2021-08-23 08:07:04

by Huang, Ying

[permalink] [raw]
Subject: Re: [RFC 20/20] mm/rmap: avoid potential races

Hi, Nadav,

Nadav Amit <[email protected]> writes:

> From: Nadav Amit <[email protected]>
>
> flush_tlb_batched_pending() appears to have a theoretical race:
> tlb_flush_batched is being cleared after the TLB flush, and if in
> between another core calls set_tlb_ubc_flush_pending() and sets the
> pending TLB flush indication, this indication might be lost. Holding the
> page-table lock when SPLIT_LOCK is set cannot eliminate this race.

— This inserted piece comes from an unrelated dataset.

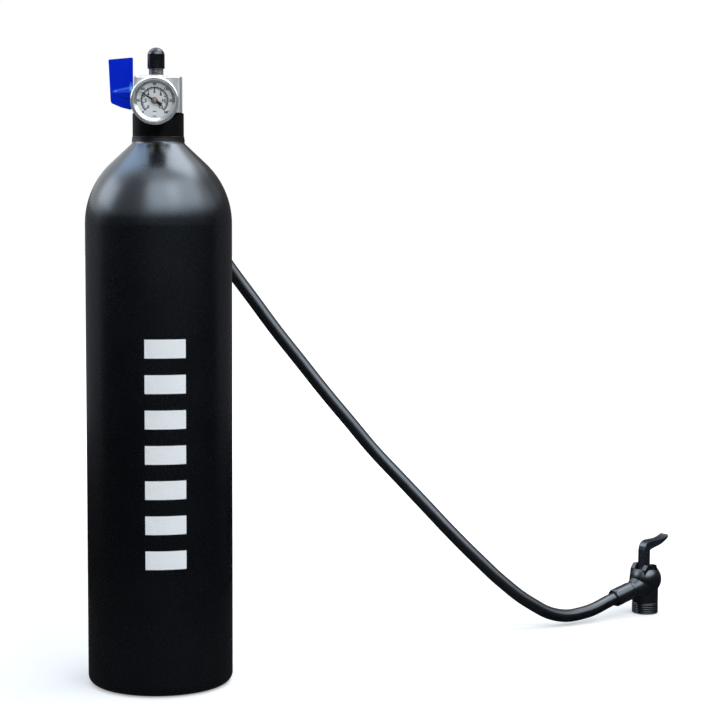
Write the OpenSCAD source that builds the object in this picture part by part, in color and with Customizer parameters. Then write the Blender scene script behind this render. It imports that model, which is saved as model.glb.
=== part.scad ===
/* [Tank] */
// Outer radius of the bottle
tank_r = 40; // [34:1:50]
// Height of the straight side, from the base to the start of the shoulder
side_h = 254; // [160:1:400]
// Radius of the round part of the shoulder
shoulder_r = 45; // [42:1:50]
// Slope of the straight cone under the neck
shoulder_slope = 47; // [42:1:52]
// Wall thickness of the bottle
tank_wall = 3.2; // [2:0.2:5]
// Thickness of the base
base_t = 5; // [3.5:0.5:8]
// Round where the side meets the base
base_round = 5; // [2:0.5:8]
// Radius of the bottle's short neck
neck_r = 14.1; // [13.5:0.1:16]
// Fillet where the shoulder runs into the neck
neck_fillet = 3; // [1.5:0.5:5]
// Height of the plain neck above its fillet
neck_h = 1.1; // [0.7:0.1:4]
// Depth of the threaded mouth in the neck
mouth_depth = 14; // [10:1:18]
// Radius of the neck's threaded mouth
mouth_r = 9; // [8:0.5:10]

/* [Collar] */
// Radius of the black collar
collar_r = 13.9; // [12.5:0.1:15]
// Height of the collar above the neck
collar_h = 13.8; // [10:0.1:20]
// Section of the O-ring under the collar
oring_d = 1.8; // [1.2:0.1:2.4]
// Radius of the air passage through the collar
air_r = 3; // [2:0.5:4]

/* [Valve block] */
// Width of the block, across the front
block_w = 26; // [24:1:32]
// Depth of the block, front to back
block_d = 26; // [24:1:32]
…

Recently, when I read the corresponding code, I find the exact same race
too. Do you still think the race is possible at least in theory? If
so, why hasn't your fix been merged?

> The current batched TLB invalidation scheme therefore does not seem
> viable or easily repairable.

I have some idea to fix this without too much code. If necessary, I
will send it out.

Best Regards,
Huang, Ying


2021-08-23 15:51:30

by Nadav Amit

[permalink] [raw]
Subject: Re: [RFC 20/20] mm/rmap: avoid potential races



> On Aug 23, 2021, at 1:05 AM, Huang, Ying <[email protected]> wrote:
>
> Hi, Nadav,
>
> Nadav Amit <[email protected]> writes:
>
>> From: Nadav Amit <[email protected]>
>>
>> flush_tlb_batched_pending() appears to have a theoretical race:
>> tlb_flush_batched is being cleared after the TLB flush, and if in
>> between another core calls set_tlb_ubc_flush_pending() and sets the
>> pending TLB flush indication, this indication might be lost. Holding the
>> page-table lock when SPLIT_LOCK is set cannot eliminate this race.
>
> Recently, when I read the corresponding code, I find the exact same race
> too. Do you still think the race is possible at least in theory? If
> so, why hasn't your fix been merged?

I think the race is possible. It didn’t get merged, IIRC, due to some
addressable criticism and lack of enthusiasm from other people, and
my laziness/busy-ness.

>
>> The current batched TLB invalidation scheme therefore does not seem
>> viable or easily repairable.
>
> I have some idea to fix this without too much code. If necessary, I
> will send it out.

Arguably, it would be preferable to have a small back-portable fix for
this issue specifically. Just try to ensure that you do not introduce
performance overheads. Any solution should be clear about its impact
on additional TLB flushes on the worst-case scenario and the number
of additional atomic operations that would be required.

2021-08-24 00:37:17

by Huang, Ying

[permalink] [raw]
Subject: Re: [RFC 20/20] mm/rmap: avoid potential races

Nadav Amit <[email protected]> writes:

>> On Aug 23, 2021, at 1:05 AM, Huang, Ying <[email protected]> wrote:
>>
>> Hi, Nadav,
>>
>> Nadav Amit <[email protected]> writes:
>>
>>> From: Nadav Amit <[email protected]>
>>>
>>> flush_tlb_batched_pending() appears to have a theoretical race:
>>> tlb_flush_batched is being cleared after the TLB flush, and if in
>>> between another core calls set_tlb_ubc_flush_pending() and sets the
>>> pending TLB flush indication, this indication might be lost. Holding the
>>> page-table lock when SPLIT_LOCK is set cannot eliminate this race.
>>
>> Recently, when I read the corresponding code, I find the exact same race
>> too. Do you still think the race is possible at least in theory? If
>> so, why hasn't your fix been merged?
>
> I think the race is possible. It didn’t get merged, IIRC, due to some
> addressable criticism and lack of enthusiasm from other people, and
> my laziness/busy-ness.

Got it! Thanks your information!

>>> The current batched TLB invalidation scheme therefore does not seem
>>> viable or easily repairable.
>>
>> I have some idea to fix this without too much code. If necessary, I
>> will send it out.
>
> Arguably, it would be preferable to have a small back-portable fix for
> this issue specifically. Just try to ensure that you do not introduce
> performance overheads. Any solution should be clear about its impact
> on additional TLB flushes on the worst-case scenario and the number
> of additional atomic operations that would be required.

Sure. Will do that.

Best Regards,
Huang, Ying